Staying healthy is obviously a significant part of being a successful player, especially in the case of pitchers. The table below, however, shows the important stats one is usually looking for when comparing these two different kinds of pitchers:

2017 Performances of High and Low Ground-Ball Pitchers

Pitching Philosophy K/9 BB/9 HR/9 FIP WAR
High Groundball 7.88 2.72 1.04 3.92 3.1
Low Groundball 8.73 2.80 1.40 4.28 2.7

This data slightly favors the high ground-ball pitching philosophy, which is quite an interesting development. Yet at this point it is still not necessarily clear whether one approach is favorable to the other. The data representing the results of both pitching philosophies is simply too similar to come to a sound conclusion thus far.

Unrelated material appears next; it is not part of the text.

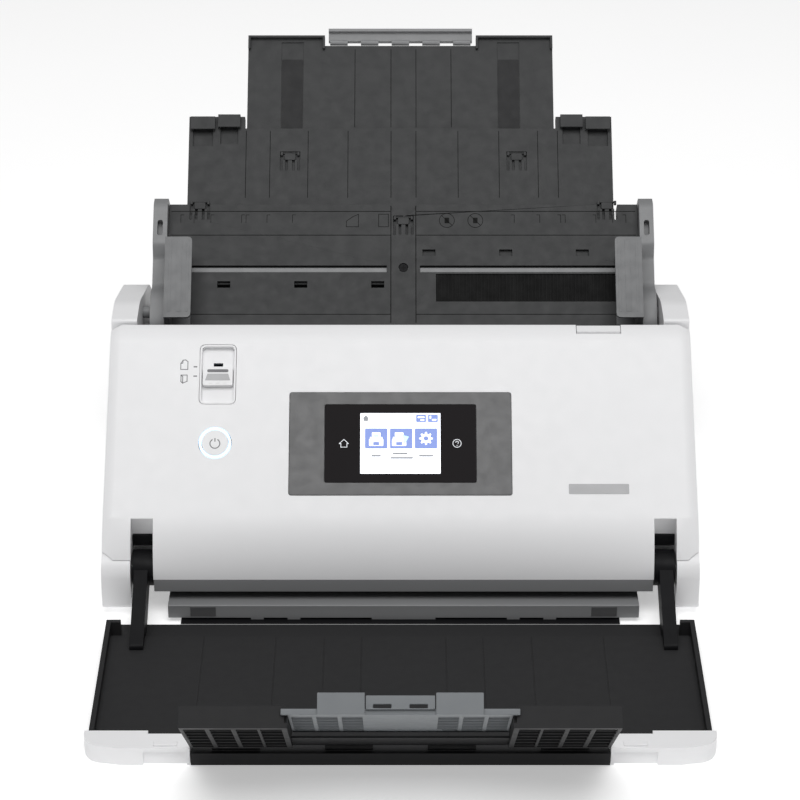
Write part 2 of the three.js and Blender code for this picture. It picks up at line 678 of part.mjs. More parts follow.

Thus it would be prudent to view the 2018 projections for both kinds of pitchers, to have an idea of what pitching philosophy is potentially going to make the players more successful moving forward. Steamer projects the High ground-ball pitchers to produce an average WAR of 2.65 in 2018, with the Low ground ball pitchers expected to produce 2.35 WAR on average. Again, there is a slight inclination to lean towards the ground-ball approach, yet the difference in projected performance from both types of pitchers is marginal. At this point it would seem like a good idea to simply accept that there are different ways of pitching, and depending on the pitcher’s skillset, he should pitch to his strengths.

Taking a look at how the two different styles of pitching fared in 2016 is also important. The high ground ball rate pitchers produced an average WAR of 2.72, in comparison with the 2.65 WAR put up by the pitchers with the lowest percentages of ground balls. Given that there has not been a significant difference in production between the two different styles of pitching over the last two seasons, could this be related to the home-run spike and juiced baseballs?

Despite suspicion that these themes could have been related to how pitchers have performed and approached their location of pitches to hitters, the fact that there was not a significant difference in performance between the two different ground ball rates does not provide evidence for them being a real factor in this investigation. While it would be more satisfying to say that throwing the ball up in the zone is preferable to painting the low-outside corner of the plate, or vice versa, there simply is not sufficient evidence for either being truly better than the other.

In this case the answer seems to lie in the middle – aces like Chris Sale and Max Scherzer are clearly having success with high heat up in the zone to hitters. Marcus Stroman is keeping hitters from making quality contact by keeping the ball down and throwing a great sinker. Luis Severino is using some of the best velocity of any starter in the Major Leagues to generate ground balls. Perhaps this was always too binary of an exploration of what is an inherently open-ended question. Hopefully, this article has at least helped advocate for pitchers who challenge hitters up in the zone, without criticizing the admirable approach of keeping the ball down in the zone and inducing ground balls.

All data used in this piece was taken from Fangraphs.